India faces money laundering, terror financing risks: IMF

Business Standard, 26/1/11

India, which has witnessed numerous terror attacks and still remains a potential target for such strikes, faces significant money laundering and terrorist financing risk, the International Monetary Fund (IMF) has warned.

IMF, in its report ‘India: Observance of Standards and Codes Financial Action Task Force Recommendations for Anti-Money Laundering and Combating the Financing of Terrorism’, however, appreciated the steps taken by New Delhi to counter these threats.

The report, dated July 2010, was released on Monday.

“As a leader among the emerging economies in Asia, with a strongly growing economy and demography, India faces a range of money laundering and terror financing risks,” it said.

“The main sources of money laundering in India result from a range of illegal activities within and outside the country, mainly drug trafficking, fraud, counterfeiting of Indian currency, transnational organised crime, human trafficking, and corruption,” the report said.

“India continues to be a significant target for terrorist groups and has been the victim of numerous attacks.

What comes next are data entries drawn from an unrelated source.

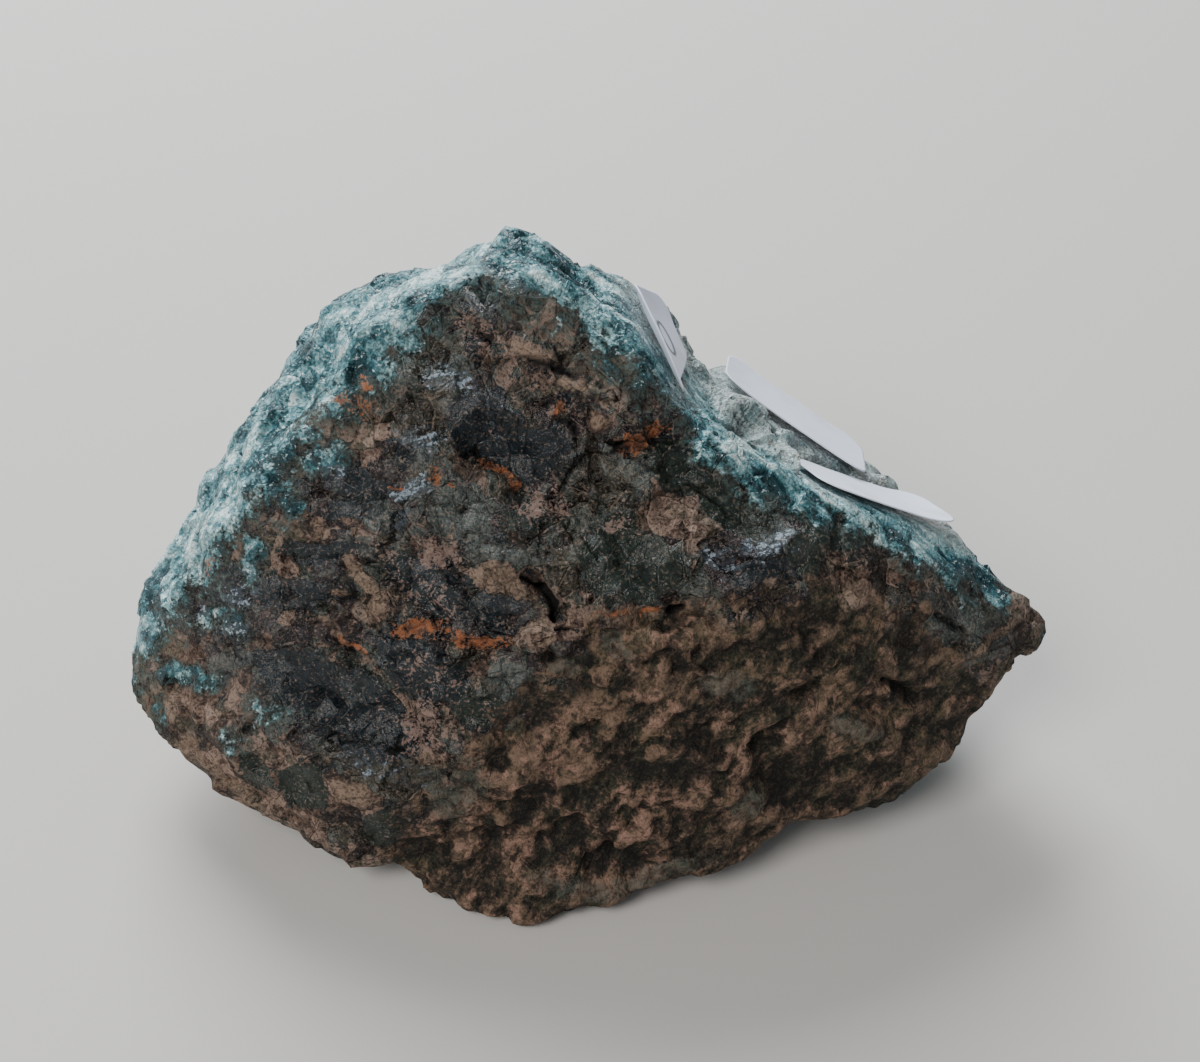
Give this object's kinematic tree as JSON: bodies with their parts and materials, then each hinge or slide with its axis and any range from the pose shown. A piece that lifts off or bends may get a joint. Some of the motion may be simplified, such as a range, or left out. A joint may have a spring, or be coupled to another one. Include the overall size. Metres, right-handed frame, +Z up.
{
  "type": "raw apatite",
  "caption": "Rough broken chunk of massive green-blue apatite, wedge-shaped with a teal crest and a dark grainy front, with small white paper labels on its back slope.",
  "frame": {"origin": "on the table, under the middle of the specimen's bounding box", "axes": "+X towards the pointed nose of the stone, -Y towards its broad dark front, +Z up"},
  "size_m": [0.095, 0.0646, 0.0533],
  "materials": {
    "apatite": "rough broken crystal faces with a vitreous to greasy sheen",
    "paper": "matte white adhesive label"
  },
  "bodies": {
    "root": {"stone": "apatite", "label_ridge": "paper", "label_slope": "paper", "label_nose": "paper"}
  },
  "joints": []
}
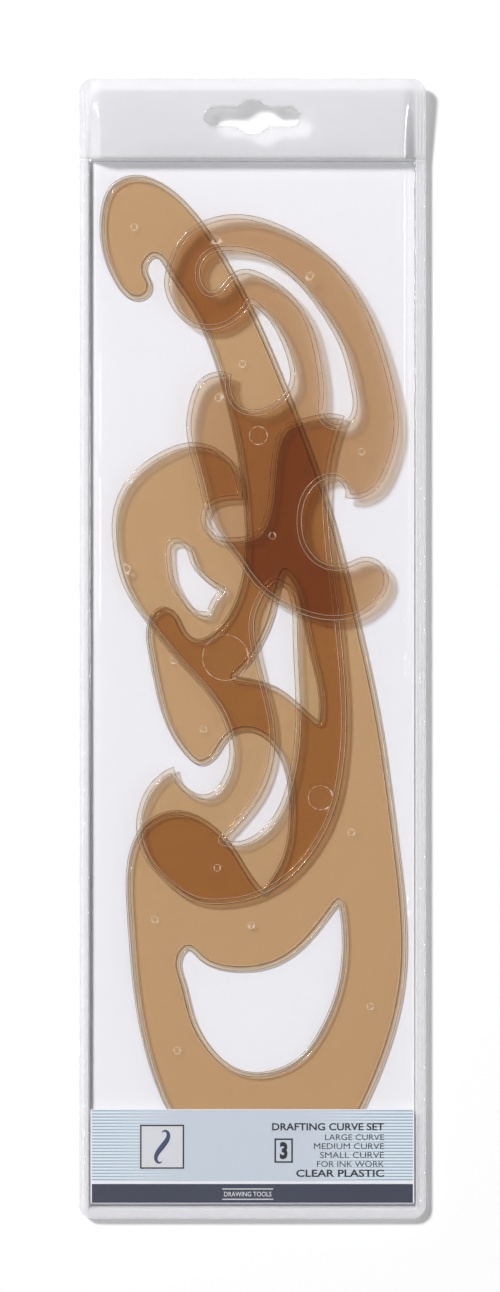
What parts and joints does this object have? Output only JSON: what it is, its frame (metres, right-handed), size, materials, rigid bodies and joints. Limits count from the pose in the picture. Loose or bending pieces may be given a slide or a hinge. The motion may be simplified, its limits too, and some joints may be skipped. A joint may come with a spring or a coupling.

There are no published figures of terrorist cells operating in the country,” it said.

Based on a threat assessment, India has identified the following major sources for terror financing: Funds/resources from organisations outside India, including foreign NPOs; counterfeiting of currency; and criminal activities, including drug trafficking and extortion.

According to the report, since mid-2009, India has increased its focus on money laundering and the use of the money laundering provisions.

However, there are still some important and, in some instances, long-standing legal issues, such as the threshold condition for domestic predicate offences, which are yet to be resolved.

Effectiveness concerns were primarily raised by the absence of any money laundering convictions, it said.

Key recommendations include the need to address the technical shortcomings in the criminalisation of both money laundering and terror financing and in the domestic framework of confiscation and provisional measures; and broaden the due-diligance obligations, with clear and specific measures to enhance requirements regarding beneficial ownership.

It also recommended India improve the reliability of identification documents, the use of pooled accounts, PEPs, and non-face-to-face business; ensure India Post, which recently became subject to the Prevention of Money Laundering Act, effectively implemented the anti-money laundering/combating the financing of terrorism requirements; and enhance effectiveness of the suspicious transaction reporting regime.